Work instructions.
Determine the number of lines where "this" occurs and reply with that number by itself.
## Start Dataset content
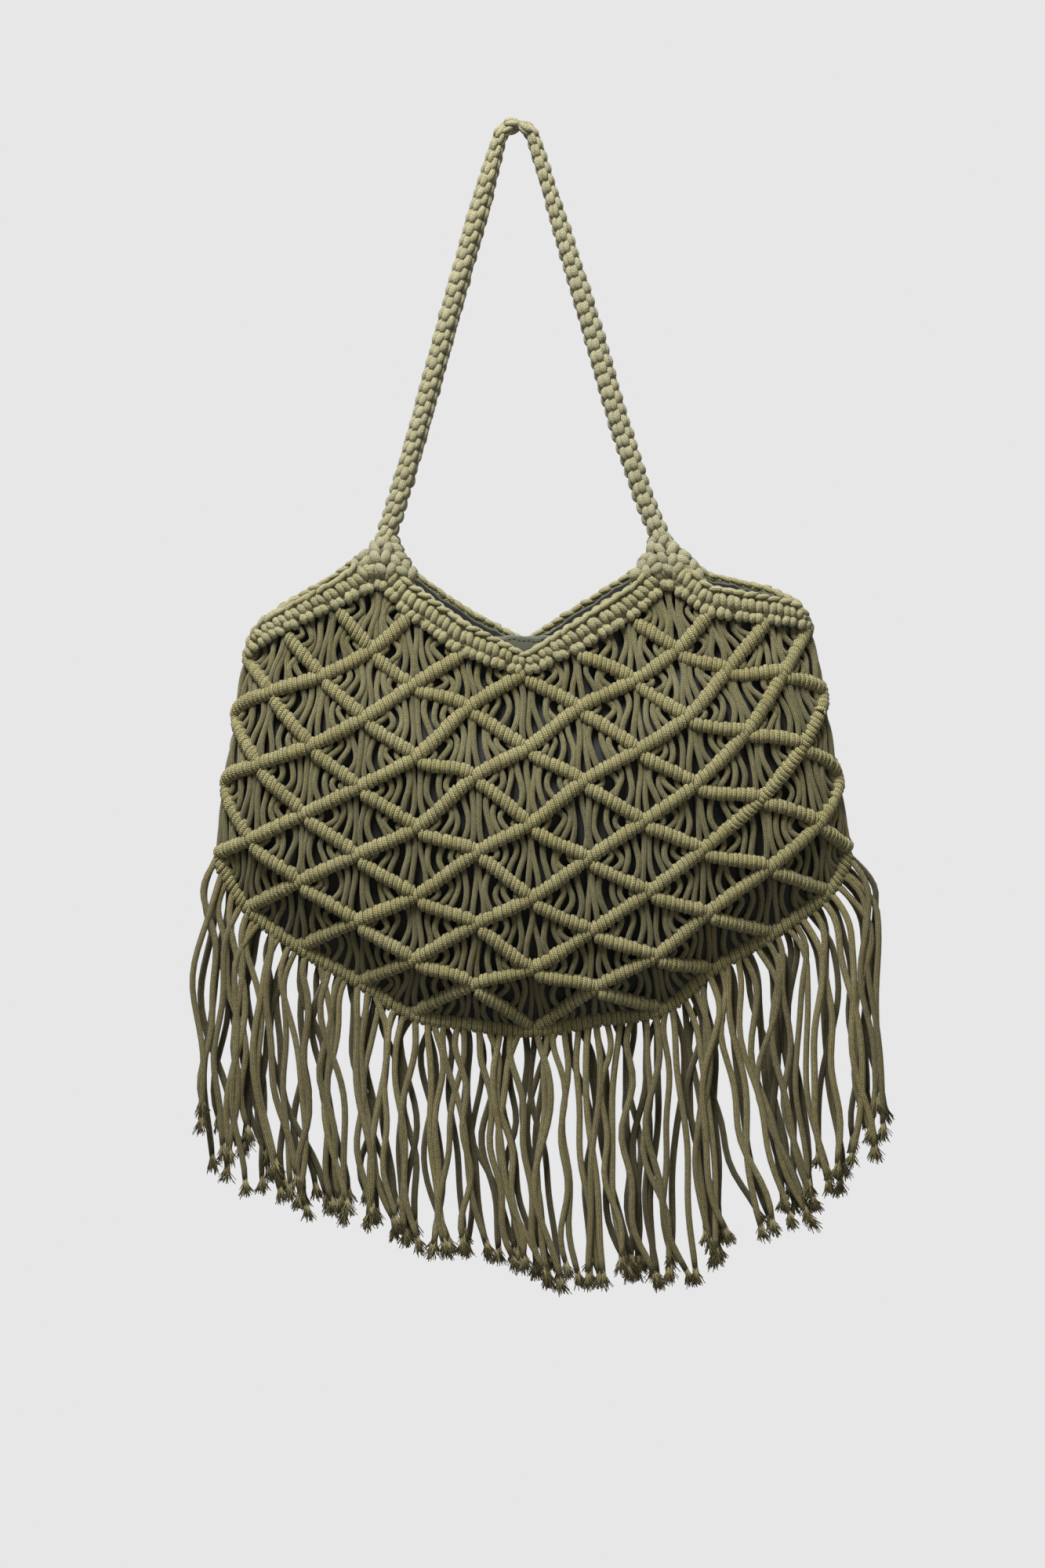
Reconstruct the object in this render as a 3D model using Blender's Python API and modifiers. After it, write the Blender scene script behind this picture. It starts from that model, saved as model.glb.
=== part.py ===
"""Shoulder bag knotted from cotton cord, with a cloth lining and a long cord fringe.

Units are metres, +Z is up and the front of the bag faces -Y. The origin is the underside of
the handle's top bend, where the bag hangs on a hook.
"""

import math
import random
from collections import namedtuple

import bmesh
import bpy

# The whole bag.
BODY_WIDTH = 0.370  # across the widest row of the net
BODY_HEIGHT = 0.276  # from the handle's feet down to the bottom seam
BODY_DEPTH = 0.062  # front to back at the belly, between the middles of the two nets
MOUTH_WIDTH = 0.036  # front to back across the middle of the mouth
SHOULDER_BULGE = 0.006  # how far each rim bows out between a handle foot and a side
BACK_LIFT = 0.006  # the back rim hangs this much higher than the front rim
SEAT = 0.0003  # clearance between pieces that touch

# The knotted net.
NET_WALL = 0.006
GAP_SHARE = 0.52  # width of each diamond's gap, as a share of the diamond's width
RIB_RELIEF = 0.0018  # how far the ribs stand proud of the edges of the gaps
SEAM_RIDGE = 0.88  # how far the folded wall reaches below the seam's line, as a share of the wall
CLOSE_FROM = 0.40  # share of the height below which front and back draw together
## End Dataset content
The reply.
2